India-Bangladesh energy cooperation: The cooperation between Bangladesh and India in the power industry began with the signing of a Memorandum of Understanding (MoU) on 11 January 2010. On 5 October 2013, the first cross-border connection between Bangladesh and India was put into operation. The power transfer capacity over the Behrampur-Bheramara link increased to 1,000 MW on September 2018, with the commissioning of a second 500 MW HVDC block at the Bheramara back-to-back station. From the North-Eastern region of India, an additional linkage has been made to Bangladesh (Tripura state). On 17 March 2016, a 63-km long, 400 kV double circuit line connecting Surjyamaninagar, India, and Comilla, Bangladesh, was put into service.

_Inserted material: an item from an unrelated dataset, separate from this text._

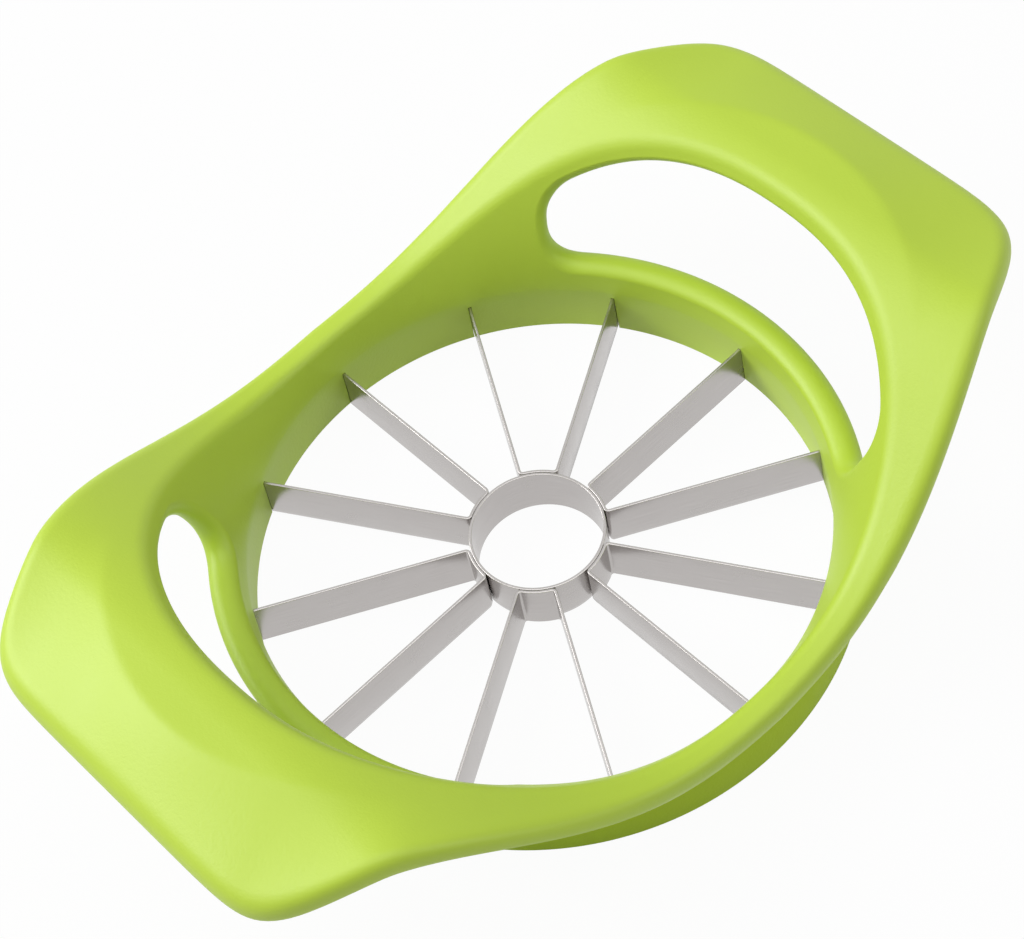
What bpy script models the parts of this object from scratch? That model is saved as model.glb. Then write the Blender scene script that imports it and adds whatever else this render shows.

Among the projects inaugurated, a major one is Unit I of the Maitree power plant. The 1,320 (660×2) MW supercritical coal-fired thermal power plant in Rampal, Khulna is being set up at an estimated cost of approximately US$ 2 billion, with US$ 1.6 billion as Indian Development Assistance under Concessional Financing Scheme.
The export of coal from India to Bangladesh commenced from July 2021 for the power plant. Stability in terms of coal supply will be the key to maintaining a continuous production of electricity which will ensure the sustainability of the grid. There is also a proposed high capacity 765 KV transmission line from Katihar (Bihar) to Bornagar (Assam) through Parbatipur in Bangladesh, through a properly constituted Bangladesh—India Joint Venture for a Special Purpose Vehicle.
The Bangladesh-India Friendship Pipeline – the INR 346 crore Pipeline Project will link Parbatipur in Bangladesh’s Dinajpur district with Siliguri in India’s West Bengal. The 130-kilometre pipeline will have a yearly capacity of 1 million metric tonnes.
Due to their rapid economic expansion, two of the world’s fastest-growing economies—Bangladesh and India—are driving up global energy demand. The past 10 years have seen successful and smooth energy collaboration between Bangladesh and India. This cooperation serves as a model for future cross-border successes and synergies in the South Asian region.